◆ Given problem:
Reproduce the listing below without any change.

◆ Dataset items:
• • • •

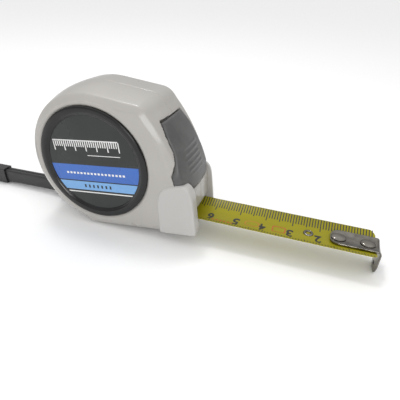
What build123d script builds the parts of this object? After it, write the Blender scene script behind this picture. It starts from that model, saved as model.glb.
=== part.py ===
"""Pocket tape measure with a 16 mm blade, a self-locking brake and a wrist strap.

Millimetres, +Z up. The tool stands on a table as it does with its blade drawn out: on the
rear end of its flat base and on the tip of its hook, so the case is tipped nose up and the
blade runs level along +X. The origin is the centre of the footprint, on the table.
The label is on the -Y side and the belt clip on the +Y side.
"""
import os
from math import cos, radians, sin, sqrt, tan

from build123d import *

# Driving dimensions
BLADE_WIDTH = 16.0
BLADE_THICKNESS = 0.25      # steel with its lacquer and the clear wear coat
BLADE_SAGITTA = 1.8         # how far the edges curl up over the middle
BLADE_OUT = 63.7            # travel of the hook from the mouth to where it stands
BACK_RADIUS = 27.5          # round back of the case, about the reel axis
REEL_HEIGHT = 26.5          # reel axis over the flat base
FRONT_HALF = 12.4           # blade centre to the label side of the case
BACK_HALF = 10.6            # blade centre to the clip side of the case
HALF_THICKNESS = 13.6       # blade centre to the label ring, and to the belt clip
WALL = 1.8
TILT = 7.0                  # nose-up tip of the case on the table
COIL_RADIUS = 18.8
DRUM_RADIUS = 15.0
POST_RADIUS = 2.5
RUNNING_GAP = 0.05          # radial clearance of a shaft in its hole
FIT_GAP = 0.1               # round a piece that is set into another
FUSE = 0.1                  # shapes of one solid run this far into each other
HOOK_FLOAT = 0.8            # play of the hook on its rivets
HOOK_SHEET = 0.8
HOOK_STAND_OFF = 1.1        # hook to the case, with the blade wound in
STRAP_WIDTH = 6.0
STRAP_THICKNESS = 1.7

os.makedirs("parts", exist_ok=True)


# The case stands in its own frame: u runs forward along the base, v up from the reel axis.
tip = radians(TILT)
heel_u = -sqrt(BACK_RADIUS**2 - REEL_HEIGHT**2)      # rear end of the flat base
lip_u = 35.4                                         # front face over the mouth
reel_z = -heel_u * sin(tip) + REEL_HEIGHT * cos(tip)
blade_z = reel_z - COIL_RADIUS                       # underside of the blade
lip_reach = lip_u * cos(tip) + REEL_HEIGHT * sin(tip)  # lip's foot ahead of the reel axis
hook_reach = lip_reach + HOOK_STAND_OFF + BLADE_OUT  # hook's inner face ahead of it
reel_x = (BACK_RADIUS - hook_reach - HOOK_SHEET) / 2

reel_axis = (reel_x, 0, reel_z)
forward = (cos(tip), 0, sin(tip))
side = Plane(origin=reel_axis, x_dir=forward, z_dir=(0, -1, 0))
front = Plane(origin=reel_axis, x_dir=(0, 1, 0), z_dir=forward)
hook_x = reel_x + hook_reach
blade_end = hook_x - HOOK_FLOAT - FIT_GAP


def to_world(u, v, y=0.0):
    """The point of the world at (u, v) in the case's frame."""
    return side.from_local_coords((u, v, -y))


# ---------------------------------------------------------------- case
# Side view of the case: round back, sloping top and a bowed front over a flat base.
crown_angle = radians(78)
crown = (BACK_RADIUS * cos(crown_angle), BACK_RADIUS * sin(crown_angle))
brow, brow_mid, brow_end = (21.0, 23.4), (24.2, 21.9), (26.2, 19.1)
bow_mid, bow_end = (33.3, 4.6), (36.2, -11.0)
toe = (lip_u, -REEL_HEIGHT)

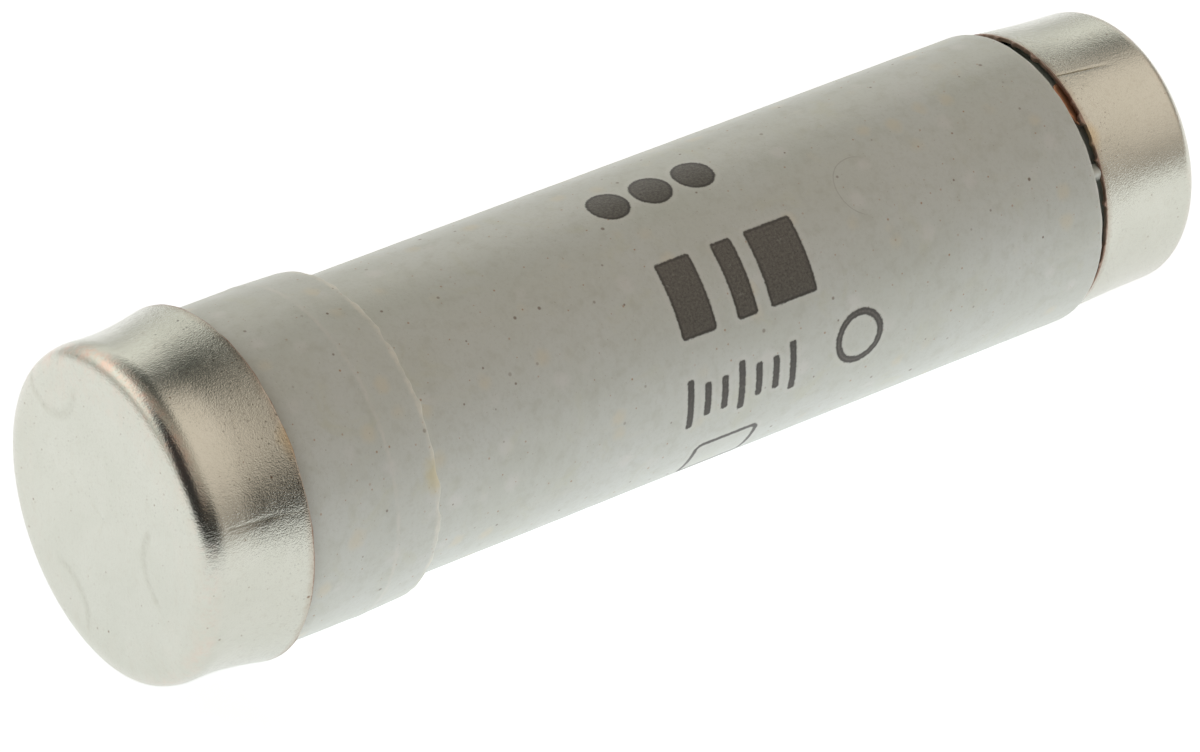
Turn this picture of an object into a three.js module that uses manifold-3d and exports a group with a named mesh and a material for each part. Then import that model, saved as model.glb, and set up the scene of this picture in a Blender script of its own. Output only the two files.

• • • •

◆ The completed task:
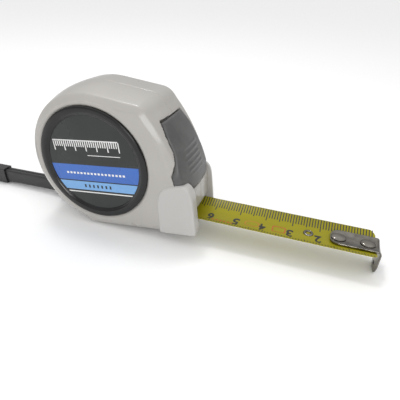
What build123d script builds the parts of this object? After it, write the Blender scene script behind this picture. It starts from that model, saved as model.glb.
=== part.py ===
"""Pocket tape measure with a 16 mm blade, a self-locking brake and a wrist strap.

Millimetres, +Z up. The tool stands on a table as it does with its blade drawn out: on the
rear end of its flat base and on the tip of its hook, so the case is tipped nose up and the
blade runs level along +X. The origin is the centre of the footprint, on the table.
The label is on the -Y side and the belt clip on the +Y side.
"""
import os
from math import cos, radians, sin, sqrt, tan

from build123d import *

# Driving dimensions
BLADE_WIDTH = 16.0
BLADE_THICKNESS = 0.25      # steel with its lacquer and the clear wear coat
BLADE_SAGITTA = 1.8         # how far the edges curl up over the middle
BLADE_OUT = 63.7            # travel of the hook from the mouth to where it stands
BACK_RADIUS = 27.5          # round back of the case, about the reel axis
REEL_HEIGHT = 26.5          # reel axis over the flat base
FRONT_HALF = 12.4           # blade centre to the label side of the case
BACK_HALF = 10.6            # blade centre to the clip side of the case
HALF_THICKNESS = 13.6       # blade centre to the label ring, and to the belt clip
WALL = 1.8
TILT = 7.0                  # nose-up tip of the case on the table
COIL_RADIUS = 18.8
DRUM_RADIUS = 15.0
POST_RADIUS = 2.5
RUNNING_GAP = 0.05          # radial clearance of a shaft in its hole
FIT_GAP = 0.1               # round a piece that is set into another
FUSE = 0.1                  # shapes of one solid run this far into each other
HOOK_FLOAT = 0.8            # play of the hook on its rivets
HOOK_SHEET = 0.8
HOOK_STAND_OFF = 1.1        # hook to the case, with the blade wound in
STRAP_WIDTH = 6.0
STRAP_THICKNESS = 1.7

os.makedirs("parts", exist_ok=True)


# The case stands in its own frame: u runs forward along the base, v up from the reel axis.
tip = radians(TILT)
heel_u = -sqrt(BACK_RADIUS**2 - REEL_HEIGHT**2)      # rear end of the flat base
lip_u = 35.4                                         # front face over the mouth
reel_z = -heel_u * sin(tip) + REEL_HEIGHT * cos(tip)
blade_z = reel_z - COIL_RADIUS                       # underside of the blade
lip_reach = lip_u * cos(tip) + REEL_HEIGHT * sin(tip)  # lip's foot ahead of the reel axis
hook_reach = lip_reach + HOOK_STAND_OFF + BLADE_OUT  # hook's inner face ahead of it
reel_x = (BACK_RADIUS - hook_reach - HOOK_SHEET) / 2

reel_axis = (reel_x, 0, reel_z)
forward = (cos(tip), 0, sin(tip))
side = Plane(origin=reel_axis, x_dir=forward, z_dir=(0, -1, 0))
front = Plane(origin=reel_axis, x_dir=(0, 1, 0), z_dir=forward)
hook_x = reel_x + hook_reach
blade_end = hook_x - HOOK_FLOAT - FIT_GAP


def to_world(u, v, y=0.0):
    """The point of the world at (u, v) in the case's frame."""
    return side.from_local_coords((u, v, -y))


# ---------------------------------------------------------------- case
# Side view of the case: round back, sloping top and a bowed front over a flat base.
crown_angle = radians(78)
crown = (BACK_RADIUS * cos(crown_angle), BACK_RADIUS * sin(crown_angle))
brow, brow_mid, brow_end = (21.0, 23.4), (24.2, 21.9), (26.2, 19.1)
bow_mid, bow_end = (33.3, 4.6), (36.2, -11.0)
toe = (lip_u, -REEL_HEIGHT)

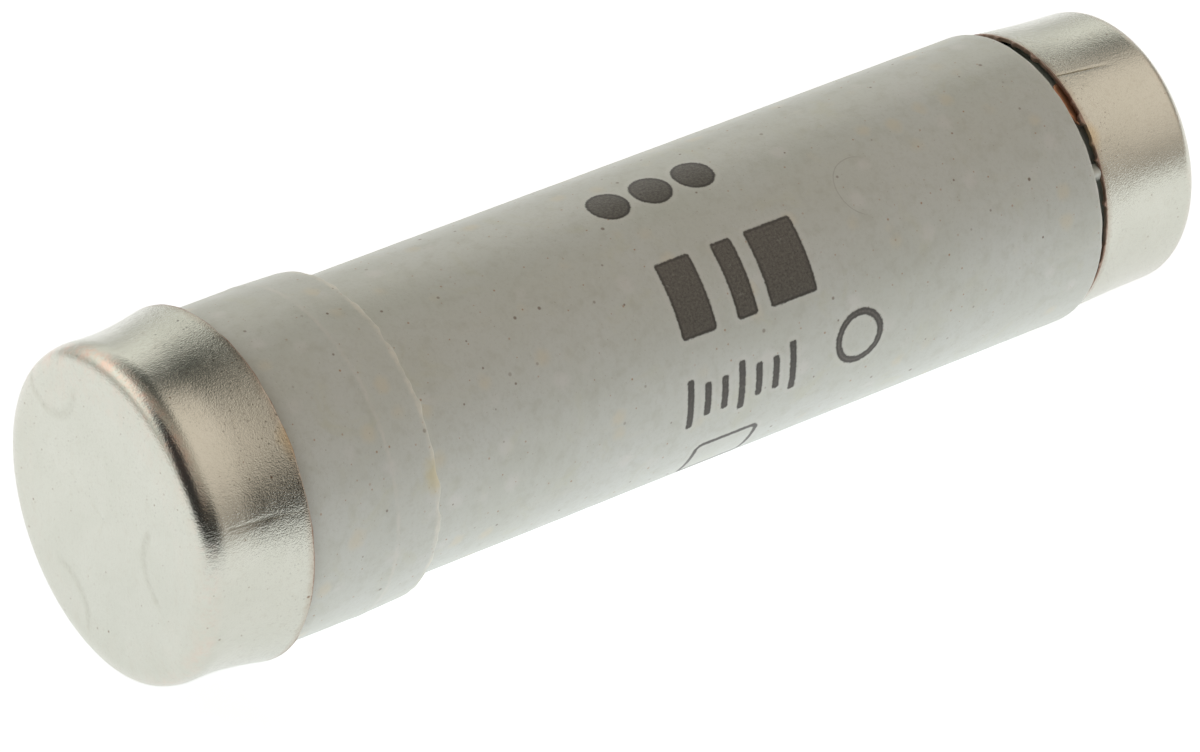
Turn this picture of an object into a three.js module that uses manifold-3d and exports a group with a named mesh and a material for each part. Then import that model, saved as model.glb, and set up the scene of this picture in a Blender script of its own. Output only the two files.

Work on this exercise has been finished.